Alternatively, turn it into a version of charades where you try to guess what the other is acting out underwater.
Bulldozer: It’s amazing how appealing a rock can be underwater. My kids have spent hours with their friends moving rocks from one place to another underwater and building piles with them. Occasionally they’ve enlisted my help – and it’s tough work! If you’re swimming in a lake or pond, this can be a great task that can even spread out over days and weeks. (I’ve known some rock piles to be under construction all summer long)
If you’re swimming in a pool, put together a number of objects to collect – diving rings or other weighted objects and toss them into the pool. Have your children work on collecting them all by not only diving, but bringing them over to one spot. And join them in the enterprise.
Underwater Tunnel: This was one of our favorites when the kids were getting comfortable swimming underwater. Everyone lines up in a row, standing front to back. Spread your legs out in a wide straddle. Now the person in the back has to dive down and swim through everyone’s legs. Once they have successfully gotten through, they take their place at the front of the line with their legs apart and the last person then proceeds to swim through.
Littler guys may have to jump up a little when the parents swim through. You can make this more challenging by spreading out the space between all of you.
Sharks and Minnows: This works best in a restricted area like a pool, but you can set it up with boundaries in a more natural setting. Depending on the number of people playing you can have 1 or more people in the middle who are the sharks. The others are the minnows, safe only when they are touching the pool wall or beyond the safety boundary you established if you’re not playing in a pool. When the shark says “Go” all the minnows need to swim to the other side without getting caught by the shark.
Depending on the number of people playing, the minnows who are caught can either join the sharks or take over from them.
For non-swimmers, you can play this where it’s shallow enough to run. You all still get a good workout and they can run and dive and jump while enjoying the game. If you have a mixed group, have the littler ones try to get across where it’s shallower while the older kids swim across in the deeper end. (More work for the shark).
Marco Polo: Another classic swimming game, Marco Polo can be played in a pool or pond setting, but you need some boundaries established, including establishing the rule that no one can get out of the water. One person is Marco. Marco’s objective is to tag someone else.
However, there is a hitch. Marco needs to keep his or her eyes closed. The old marine technique of echolocation is their only means of locating the rest of the players. Whenever Marco yells, “Marco” everyone has to yell back “Polo”. Marco has to find his or her quarry by sound. Once Marco tags someone, they then become Marco.

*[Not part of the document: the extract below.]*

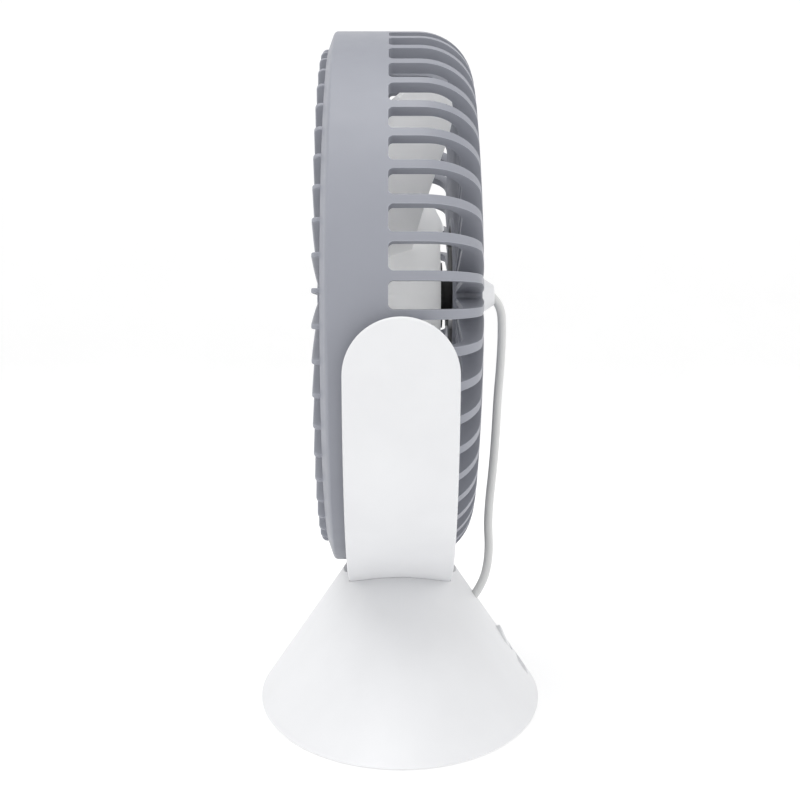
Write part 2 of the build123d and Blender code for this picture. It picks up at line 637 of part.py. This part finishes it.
def main():
    parts = {}
    route = [(0, y, z) for y, z in CORD_ROUTE]
    cord, path, radii = tube(route, CORD_D)
    passage, _, _ = tube(route, CORD_D + 0.3)
    parts["motor_cord"] = cord
    print("cord length %.1f" % path.length, "volume %.2f" % cord.volume,
          "section x length %.2f" % (math.pi * CORD_D ** 2 / 4 * path.length))
    print("cord radii", " ".join("%.1f" % r for r in radii))

    parts["rear_shell"] = make_rear_shell()
    parts["front_grille"] = make_front_grille()
    parts["rear_cap"] = make_rear_cap(passage)
    parts["motor_plate"] = make_motor_plate()
    parts["bearing_tube"] = make_bearing_tube()
    parts["front_bearing"] = make_bearing(1.0)
    parts["rear_bearing"] = make_bearing(12.0)
    parts["stator_core"] = make_stator_core()
    parts["front_insulator"], parts["rear_insulator"] = make_insulators()
    parts["stator_windings"] = make_windings()
    parts["motor_board"] = make_motor_board()
    parts["motor_screws"] = [raised(s) for s in around(
        screw((16.5, 15.6, 0), BACK, 0.8, 5.0, 1.7, 1.2), 3, 30)]

    parts["impeller"] = make_impeller()
    parts["rotor_cup"] = make_rotor_cup()
    parts["rotor_magnet"] = make_rotor_magnet()
    parts["motor_shaft"] = make_shaft()
    parts["shaft_clip"] = make_shaft_clip()

    parts["yoke"] = make_yoke()
    parts["pivot_pins"] = [make_pivot_pin(s) for s in (-1, 1)]
    parts["pivot_clips"] = [make_pivot_clip(s) for s in (-1, 1)]
    parts["friction_washers"] = [make_washer(s) for s in (-1, 1)]
    seat_x = YOKE_SCREWS[0][0] - 2.0
    seat_z = AXIS_Z - math.sqrt((YOKE_OUT + SADDLE_WALL) ** 2 - seat_x ** 2) - 0.1
    parts["yoke_screws"] = [screw((x, y, seat_z), (0, 0, 1), 0.88, 4.2, 2.0, 1.3) for x, y in YOKE_SCREWS]

    parts["base_shell"] = make_base_shell(passage)
    parts["base_plate"] = make_base_plate()
    parts["base_screws"] = [screw((x, y, PLATE_Z + 1.1), (0, 0, 1), 1.05, 5.5, 2.6, 1.0) for x, y in PLATE_SCREWS]
    parts["rubber_feet"] = make_feet()
    parts["ballast_weights"] = [make_ballast(s) for s in BALLAST_SPOTS]
    parts["control_board"] = make_control_board()
    chip, coil, capacitor, header = make_board_parts()
    parts["driver_chip"] = chip
    parts["board_inductor"] = coil
    parts["board_capacitor"] = capacitor
    parts["cord_header"] = header
    parts["board_screws"] = [screw((x, y, BOARD_Z + BOARD_T), (0, 0, -1), 0.78, 3.6, 1.9, 1.2) for x, y in BOARD_POSTS]
    parts["usb_socket"] = make_usb_socket()
    parts["power_button"] = make_power_button()
    parts["switch_plunger"] = make_switch_plunger()
    parts["tact_switch"] = make_tact_switch()
    parts["switch_board"] = make_switch_board()
    plane = button_plane()
    parts["switch_screws"] = [
        screw(tuple(plane.from_local_coords((x, 0, -SWITCH_BOARD_DEPTH - 1.2))), local_vector(), 0.68, 4.5, 1.5, 1.0)
        for x in SWITCH_POSTS]

    os.makedirs("parts", exist_ok=True)
    for name, shape in parts.items():
        if isinstance(shape, (list, tuple)):
            shape = Compound([solid for piece in shape for solid in piece.solids()])
        export_step(shape, "parts/%s.step" % name)


main()
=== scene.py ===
import json
import math

import bmesh
import bpy
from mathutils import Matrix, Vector


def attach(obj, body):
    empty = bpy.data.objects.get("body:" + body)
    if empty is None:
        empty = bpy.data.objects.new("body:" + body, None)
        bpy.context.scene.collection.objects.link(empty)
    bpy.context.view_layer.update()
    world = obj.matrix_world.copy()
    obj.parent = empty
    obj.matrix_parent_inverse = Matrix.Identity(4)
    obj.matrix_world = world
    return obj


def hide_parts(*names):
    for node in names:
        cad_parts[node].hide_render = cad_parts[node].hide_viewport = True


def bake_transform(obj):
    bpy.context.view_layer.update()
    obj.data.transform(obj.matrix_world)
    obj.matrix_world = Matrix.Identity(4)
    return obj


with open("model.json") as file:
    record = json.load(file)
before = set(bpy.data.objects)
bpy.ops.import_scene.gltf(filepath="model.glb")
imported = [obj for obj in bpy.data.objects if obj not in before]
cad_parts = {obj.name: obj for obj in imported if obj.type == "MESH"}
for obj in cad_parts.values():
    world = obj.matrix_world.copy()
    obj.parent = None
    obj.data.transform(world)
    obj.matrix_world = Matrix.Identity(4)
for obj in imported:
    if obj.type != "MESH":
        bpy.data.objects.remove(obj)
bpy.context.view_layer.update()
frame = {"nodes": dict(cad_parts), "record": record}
nodes = frame["nodes"]

MM = 0.001
BODY_OF = {"rear_shell": "head", "yoke": "base"}
slot_of = {part["node"]: part["material_slot"] for part in frame["record"]["subparts"]}

# ---- materials ----------------------------------------------------------------------
NOISE_LOW = 0.3           # a noise texture's values lie mostly between these two
NOISE_HIGH = 0.7
CLOUD_SCALE = 38
ROUGH_SCALE = 160
RELIEF_DEPTH = 0.0002     # metres
EDGE_RADIUS = 0.5 * MM
EDGE_SAMPLES = 4
EDGE_FLAT = 0.985         # cosine of the lean at which an edge starts to show
EDGE_FULL = 0.80          # and at which it shows in full
TURN_SCALE = 900          # windings: turns of wire
BLADE_GLOW = 0.10         # emission that stands in for light through the thin blades


def new_material(name):
    material = bpy.data.materials.new(name)
    material.use_nodes = True
    tree = material.node_tree
    return material, tree, tree.nodes["Principled BSDF"]


def noise(tree, coords, scale, detail=4.0, rough=0.55):
    node = tree.nodes.new("ShaderNodeTexNoise")
    node.inputs["Scale"].default_value = scale
    node.inputs["Detail"].default_value = detail
    node.inputs["Roughness"].default_value = rough
    tree.links.new(coords, node.inputs["Vector"])
    return node.outputs["Fac"]


def spread(tree, value, low, high):
    """Maps a noise value to low..high."""
    node = tree.nodes.new("ShaderNodeMapRange")
    node.inputs["From Min"].default_value = NOISE_LOW
    node.inputs["From Max"].default_value = NOISE_HIGH
    node.inputs["To Min"].default_value = low
    node.inputs["To Max"].default_value = high
    tree.links.new(value, node.inputs["Value"])
    return node.outputs["Result"]


def ramp(tree, value, stops):
    """Colour that runs through stops of (place, colour) as a value rises."""
    node = tree.nodes.new("ShaderNodeValToRGB")
    elements = node.color_ramp.elements
    while len(elements) < len(stops):
        elements.new(0.5)
    for element, (place, colour) in zip(elements, stops):
        element.position = place
        element.color = (*colour, 1)
    tree.links.new(value, node.inputs["Fac"])
    return node.outputs["Color"]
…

Marines: My son and his friends love this game. It takes tag under water and adds a twist. One person is It and their objective is to tag the other people on the back by tapping them twice. Now you can try a frontal attack, but it’s pretty easy for the person eluding you to turn their back away from you. So stealthiness is the key.
Once you’re tagged, you become It.
A Few Other Fun Swimming Activities
- Play catch while treading water. Or even when standing. Just running a bit to catch the ball with the resistance of the water makes it more of a challenge. And you can really dive for the ball with lots of drama with the watery cushion under you! Bring a soft Nerf football, a cloth frisbee or tennis ball for the game.
- Do contests: A diving contest. Or who can tread water the longest. Or do an underwater handstand the longest. Or who can do the most underwater somersaults in a row.
- Have a bucket relay. Make two big holes about the same size on the beach about equidistant from the water and see which team can fill them up fastest with water from the shore. Alternatively, put 2 large buckets on the beach and give each team a small cup to fill it with.
- Have a good old splash fight. Chase each other down by any stroke necessary or simply run after each other in the water. And – most importantly – splash away. If you have little ones, each parent can take one piggy-back or hold them and chase each other down. My son loved going after his sister this way in our arms when he could barely walk . . . He could still splash furiously.
Enjoy the water in a whole new way with these games. What ideas or games do you have to add to the pool?